Selling agricultural land often raises doubts about how much income tax you need to pay. The good news is that in certain cases, the law provides tax relief. Knowing the rules clearly will help you avoid unnecessary stress and make better financial decisions.
Under the Income Tax Act, you can save tax on the capital gains you earn from selling agricultural land. If the amount is reinvested in buying another agricultural land, the entire capital gain can be exempted from tax. This benefit is available to both individuals and Hindu Undivided Families (HUFs) under Section 54B of the Income Tax Act.
What is Section 54B?
Section 54B of the Income Tax Act provides tax relief on both short-term and long-term capital gains from the transfer of agricultural land. For the financial year 2024-25 (assessment year 2025-26), this section allows individuals and HUFs to save tax when selling agricultural land, especially land located in urban areas.
To claim this benefit, the seller must purchase new agricultural land within two years of selling the old one. The exemption amount will be the lower of:
- the profit (capital gain) from the sale, or
- the amount invested in the new agricultural land.
Even if you are unable to buy new land immediately, you can deposit the amount in a Capital Gains Account Scheme (CGAS) and still claim the exemption.
If you earn ₹8 lakh profit from selling agricultural land and invest ₹6 lakh in new land within two years, you’ll get a tax exemption of ₹6 lakh.
How Much Tax Exemption Can You Get?
To qualify for tax exemption under Section 54B, the land you sell must have been used for agricultural purposes for at least two years before the sale. This condition applies whether the land was owned by you, your parents, or a Hindu Undivided Family (HUF).
The exemption is available if the sale proceeds are used to purchase new agricultural land. The new land must be bought within two years from the date of selling the old land.
If, at the time of filing your Income Tax Return, you have not yet purchased new land, you can deposit the unutilized amount in a Capital Gains Deposit Account Scheme (CGAS). Later, you can withdraw this money to buy agricultural land within the two-year period and still claim the tax relief.

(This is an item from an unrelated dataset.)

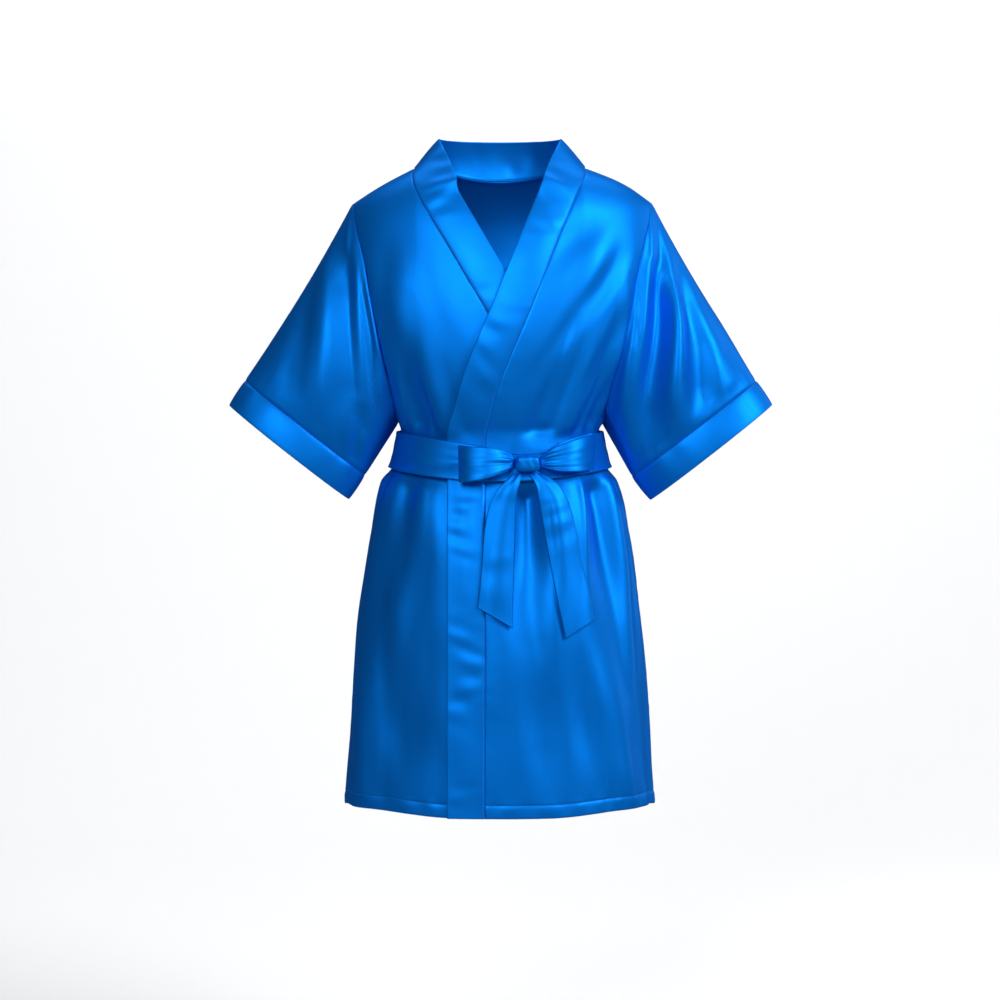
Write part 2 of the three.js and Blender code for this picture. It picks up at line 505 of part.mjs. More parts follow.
function sleeveFold(folds, turn, along) {
  const length = mix(277, 84, (1 - Math.cos(turn * RAD)) / 2);
  let sum = 0;
  for (const fold of folds) {
    let near = 1e9;
    let share = 0;
    for (let k = 0; k <= 16; k += 1) {
      const s = k / 16;
      const a = fold.a0 * (1 - s) ** 2 + 2 * (2 * fold.a1 - (fold.a0 + fold.a2) / 2) * s * (1 - s) + fold.a2 * s * s;
      const v = fold.v0 * (1 - s) ** 2 + 2 * (2 * fold.v1 - (fold.v0 + fold.v2) / 2) * s * (1 - s) + fold.v2 * s * s;
      const gap = Math.hypot((turn - a) * 1.4, (along - v) * length);
      if (gap < near) {
        near = gap;
        share = ease(s / 0.3) * ease((1 - s) / 0.35);
      }
    }
    sum += fold.deep * share * bump(near / fold.wide);
  }
  const sag = -4.5 * Math.sin(Math.PI * along) * bump(Math.min(turn, 360 - turn) / 60);
  return sag + sum * ease(along / 0.07) * ease((1 - along) / 0.12);
}
function sleeve(side, hole) {
  const folds = side > 0 ? SLEEVE_FOLDS.right : SLEEVE_FOLDS.left;
  const smooth = sheet(SLEEVE_ROWS.length - 1, HOLE, (i, j) => {
    const v = SLEEVE_ROWS[i];
    const belly = 9 * Math.sin(Math.PI * v) * Math.sin(hole.turns[j] * RAD);
    const at = hole.points[j].clone().lerp(cuffPoint(CUFF_SEAM, hole.turns[j], side), v);
    return at.add(vec(0, -belly, 0));
  }, { round: true, flip: side > 0 });
  return sheet(smooth.rows, HOLE, (i, j) => smooth.p[i][j].clone().addScaledVector(
    smooth.n[i][j], sleeveFold(folds, hole.turns[j], SLEEVE_ROWS[i])), { round: true, flip: side > 0 });
}
function cuff(side, hole) {
  return sheet(2, HOLE, (i, j) => cuffPoint(CUFF_SEAM, hole.turns[j], side).lerp(
    cuffPoint(CUFF_END, hole.turns[j], side), i / 2), { round: true, flip: side > 0 });
}
const holes = { right: armhole(1), left: armhole(-1) };
const sleeveRight = sleeve(1, holes.right);
const sleeveLeft = sleeve(-1, holes.left);
const cuffRight = cuff(1, holes.right);
const cuffLeft = cuff(-1, holes.left);

// The neckband: up the lower front from the hem, round the back of the neck and down the upper front.
const BAND_ROWS = 2 * HEM + NECK_COLS;
function bandPlace(m) {
  if (m <= HEM) return { side: -1, level: HEM - m, at: [frontUnder, HEM - m, FRONT_COLS] };
  if (m < HEM + NECK_COLS) return { side: 0, at: [back, 0, SHOULDER_COLS + NECK_COLS - (m - HEM)] };
  return { side: 1, level: m - HEM - NECK_COLS, at: [frontOver, m - HEM - NECK_COLS, 0] };
}
function bandPoint(m, share) {
  const { side, level, at: [g, i, j] } = bandPlace(m);
  const seam = g.p[i][j].clone();
  if (side === 0) {
    const around = Math.PI * ((m - HEM) / NECK_COLS);
    const edge = vec(-78 * Math.cos(around), -6 + 54 * Math.sin(around), 35.5);
    return seam.lerp(edge, share).add(vec(0, 2.5 * Math.sin(around) * Math.sin(Math.PI * share), 0));
  }
  const key = side > 0 ? "over" : "under";
  const sign = side;
  const bareSeam = bare(turnOf(sign * LEVELS[level][key], level), level);
  if (level < NECK_EDGE.length) {
    const neck = NECK_EDGE[level];
    const edge = vec(sign * neck.x, neck.y, neck.z);
    return seam.lerp(edge, share);
  }
  const [up, low] = [Math.max(level - 1, 3), Math.min(level + 1, HEM)].map((k) => LEVELS[k]);
  const run = vec(sign * (low[key] - up[key]), 0, low.z - up.z).normalize();
  const x = bareSeam.x + share * BAND_WIDE * run.z * sign;
  const z = Math.max(LEVELS[HEM].z, LEVELS[level].z - share * BAND_WIDE * run.x * sign);
  const where = levelOf(z);
  return body(turnOf(x, where), where, side);
}
const band = sheet(BAND_ROWS, BAND_COLS, (i, j) => {
  if (j > 0) return bandPoint(i, j / BAND_COLS);
  const [g, row, col] = bandPlace(i).at;
  return g.p[row][col].clone();
}, { flip: true });

// The belt: a ring round the waist, with the bow's loops, knot and ends on it.
const beltOut = (turn) => BELT_OUT + OVER_OUT * (turn >= 0 ? 1 - ease((turn - 35) / 40) : 1 - ease((-turn - 30) / 30));
// The knot draws the wrap's upper edge down on both sides of it.
const drawnTo = (turn, share) => {
  const near = Math.exp(-((((turn - 14) * RAD * 100) / 36) ** 2));
  const even = beltMid(turn) + BELT_TALL * (0.5 - share);
  return mix(even, KNOT.z + 18 * (0.5 - share), 0.9 * near * (1 - share) ** 1.5);
};
const belt = sheet(3, BELT_COLS, (i, j) => {
  const turn = (360 * j) / BELT_COLS - 180;
  const level = levelOf(drawnTo(turn, i / 3));
  return bare(turn, level).addScaledVector(outward(turn, level), beltOut(turn));
}, { round: true });

function loop(rows) {
  return sheet(rows.length - 1, 4, (i, j) => {
    const row = rows[i];
    const off = 2 * (j / 4) - 1;
    const level = levelOf(row.z - off * row.tall * 0.5);
    const turn = turnOf(row.x, level);
    const out = outward(turn, level).setZ(0).normalize();
    const crown = i < rows.length / 2 ? -2.5 * off * off : 0;
    const onBelt = bare(turn, level).addScaledVector(outward(turn, level), beltOut(turn));
    return onBelt.addScaledVector(out, row.rise + crown);
  }, { flip: rows[0].x > rows[1].x });
}
const loopLeft = loop(LOOP_LEFT);
const loopRight = loop(LOOP_RIGHT);

function tail(rows) {
  return sheet(rows.length - 1, 4, (i, j) => {
    const row = rows[i];
    const [x, z] = [mix(row.x0, row.x1, j / 4), mix(row.z0, row.z1, j / 4)];
    const level = levelOf(z);
    const crease = 1.6 * Math.sin((j / 4) * Math.PI) * ease(i / 2);
    const turn = turnOf(x, level);
    const at = between(LEVELS, level);
    const fold = foldAt(turn, at.z, (at.half + at.front) / 2) * ease((i - 1) / 3);
    const off = layerAt(turn, at.z, 1) + (fold > 0 ? fold : 0.4 * fold) + row.rise + crease;
    return bare(turn, level).addScaledVector(outward(turn, level), off);
  });
}
const tailLeft = tail(TAIL_LEFT);
const tailRight = tail(TAIL_RIGHT);

function knot() {
  const level = levelOf(KNOT.z);
  const turn = turnOf(KNOT.x, level);
  const out = outward(turn, level).setZ(0).normalize();
  const centre = bare(turn, level).addScaledVector(out, beltOut(turn) + KNOT.rise);
  const geometry = new THREE.SphereGeometry(1, 14, 9);
  const at = geometry.getAttribute("position");
  for (let i = 0; i < at.count; i += 1) {
    const [x, y, z] = [at.getX(i), at.getY(i), at.getZ(i)];
    const k = (Math.abs(x) ** 3 + Math.abs(y) ** 3 + Math.abs(z) ** 3) ** (-1 / 3);
    at.setXYZ(i, x * k * KNOT.wide * 0.5, y * k * KNOT.tall * 0.5, z * k * KNOT.deep * 0.5);
  }
  geometry.rotateX(Math.PI / 2);
  geometry.rotateZ(Math.atan2(out.x, -out.y));
  geometry.translate(centre.x, centre.y, KNOT.z);
  geometry.computeVertexNormals();
  const made = new THREE.Mesh(geometry, SATIN);
  made.name = "belt_knot";
  return made;
}

// Seams: shared normals first, then every piece draws back from its lines.
join(frontOver, column(FRONT_COLS, UNDERARM, HEM), back, column(0, UNDERARM, HEM));
join(frontUnder, column(0, UNDERARM, HEM), back, column(BACK_COLS, UNDERARM, HEM));
holes.right.places.forEach(([g, i, j], k) => meet([g, i, j], [sleeveRight, 0, k]));
holes.left.places.forEach(([g, i, j], k) => meet([g, i, j], [sleeveLeft, 0, k]));
meet([frontOver, 0, FRONT_COLS], [back, 0, 0], [sleeveRight, 0, 0]);
meet([frontUnder, 0, 0], [back, 0, BACK_COLS], [sleeveLeft, 0, 0]);
meet([frontOver, UNDERARM, FRONT_COLS], [back, UNDERARM, 0], [sleeveRight, 0, UNDERARM]);
meet([frontUnder, UNDERARM, 0], [back, UNDERARM, BACK_COLS], [sleeveLeft, 0, UNDERARM]);
for (let m = 0; m <= BAND_ROWS; m += 1) meet(bandPlace(m).at, [band, m, 0]);
const neckRight = SHOULDER_COLS;
const neckLeft = SHOULDER_COLS + NECK_COLS;
meet([frontOver, 0, 0], [back, 0, neckRight], [band, HEM + NECK_COLS, 0]);
meet([frontUnder, 0, FRONT_COLS], [back, 0, neckLeft], [band, HEM, 0]);
for (let k = 0; k < HOLE; k += 1) {
  meet([sleeveRight, sleeveRight.rows, k], [cuffRight, 0, k]);
  meet([sleeveLeft, sleeveLeft.rows, k], [cuffLeft, 0, k]);
}

const nearPit = (i) => (i > UNDERARM ? 1 : 1 + 3 * bump((i - UNDERARM) / 4) + 2 * bump(i / 3));
drawIn(frontOver, column(FRONT_COLS, 0, HEM), 0, -1, nearPit);
drawIn(frontOver, column(0, 0, HEM), 0, 1);
drawIn(frontUnder, column(0, 0, HEM), 0, 1, nearPit);
drawIn(frontUnder, column(FRONT_COLS, 0, HEM), 0, -1);
drawIn(back, column(0, 0, HEM), 0, 1, nearPit);
drawIn(back, column(BACK_COLS, 0, HEM), 0, -1, nearPit);
for (const g of [frontOver, frontUnder, back]) drawIn(g, line(0, 0, g.cols), 1, 0);
drawIn(band, column(0, 0, BAND_ROWS), 0, 1);
for (const g of [sleeveRight, sleeveLeft]) {
  drawIn(g, line(0, 0, HOLE - 1), 1, 0, (i, j) => 1.2 + 6 * bump((j - UNDERARM) / 4));
  drawIn(g, line(g.rows, 0, HOLE - 1), -1, 0);
}
for (const g of [cuffRight, cuffLeft]) drawIn(g, line(0, 0, HOLE - 1), 1, 0);

const garment = new THREE.Group();
garment.name = "robe";
garment.add(
  cloth("back", back, CLOTH),
  cloth("front_over", frontOver, CLOTH),
  cloth("front_under", frontUnder, CLOTH),
  cloth("sleeve_right", sleeveRight, CLOTH),
  cloth("sleeve_left", sleeveLeft, CLOTH),
  cloth("cuff_right", cuffRight, DOUBLED),
  cloth("cuff_left", cuffLeft, DOUBLED),
  cloth("neckband", band, DOUBLED),
  cloth("belt_wrap", belt, DOUBLED),
  cloth("belt_loop_left", loopLeft, CLOTH),
  cloth("belt_loop_right", loopRight, CLOTH),
  knot(),
  cloth("belt_tail_left", tailLeft, DOUBLED),
  cloth("belt_tail_right", tailRight, DOUBLED),
);

export default garment;
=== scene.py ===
import bpy
import math
import numpy as np
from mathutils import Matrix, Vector


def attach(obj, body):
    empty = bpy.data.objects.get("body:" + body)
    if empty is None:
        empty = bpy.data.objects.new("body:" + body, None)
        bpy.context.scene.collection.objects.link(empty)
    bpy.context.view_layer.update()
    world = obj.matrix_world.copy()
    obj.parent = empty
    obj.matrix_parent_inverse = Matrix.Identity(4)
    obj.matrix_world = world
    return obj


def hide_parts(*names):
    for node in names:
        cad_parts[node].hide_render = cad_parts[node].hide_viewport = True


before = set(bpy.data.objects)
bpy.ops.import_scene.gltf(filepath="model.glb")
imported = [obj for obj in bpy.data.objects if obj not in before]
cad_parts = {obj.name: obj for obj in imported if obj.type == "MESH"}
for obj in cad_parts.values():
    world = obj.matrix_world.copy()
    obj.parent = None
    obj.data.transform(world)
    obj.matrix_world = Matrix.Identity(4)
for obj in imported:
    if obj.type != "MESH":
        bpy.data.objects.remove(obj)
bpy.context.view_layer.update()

# Sizes are millimetres in the tables and the shape functions, and become metres where a mesh is made.
MM = 0.001
SQUARE = 2.2
BAND_WIDE = 46.5
BELT_TALL = 49.0
OVER_OUT = 3.5
UNDER_IN = 2.5
BELT_OUT = 5.7
NECK_TURN = 34.4
NECK_BACK = 2.0
UNDERARM = 11
SLEEVE_TOP = 277
SLEEVE_BELOW = 84
SLEEVE_ROUND = 152
CUFF_LONG = 34
HEM_TURNED = 16.6
BELT_AT = -365
KNOT_X = 32.0
KNOT_Z = -381.0
NECK_WIDE = 78
NECK_DEEP = 54
NECK_Y = -6
NECK_TOP = 35.5
DEG = math.pi / 180


def rows(names, values):
    """A table as one array for each named column."""
    return dict(zip(names.split(), np.array(values, float).T))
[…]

If you sold land in April 2024, you must either buy new agricultural land or deposit the gain in a CGAS before July 2025 (ITR filing deadline). You can then use that amount any time up to April 2026 to purchase new land and claim the exemption.
When Do You Lose the Tax Exemption?
The tax relief under Section 54B is not permanent. You may lose the exemption in the following situations:
- Selling the new land within 3 years: If you sell the newly purchased agricultural land within three years of buying it, the exemption you claimed earlier will be reversed. The exempted amount will be added back to the capital gains of the year in which you sell the new land, and you will have to pay tax on it.
- Not using CGAS funds within 2 years: If you deposited the sale proceeds in a Capital Gains Account Scheme (CGAS) but did not use it to buy new agricultural land within two years, the unused amount will be treated as long-term capital gains. You will then have to pay tax on that amount.
Suppose you sold land, claimed exemption under Section 54B, and bought new agricultural land. If you sell this new land within 2 years, the earlier tax benefit will be taken back and added to your taxable income.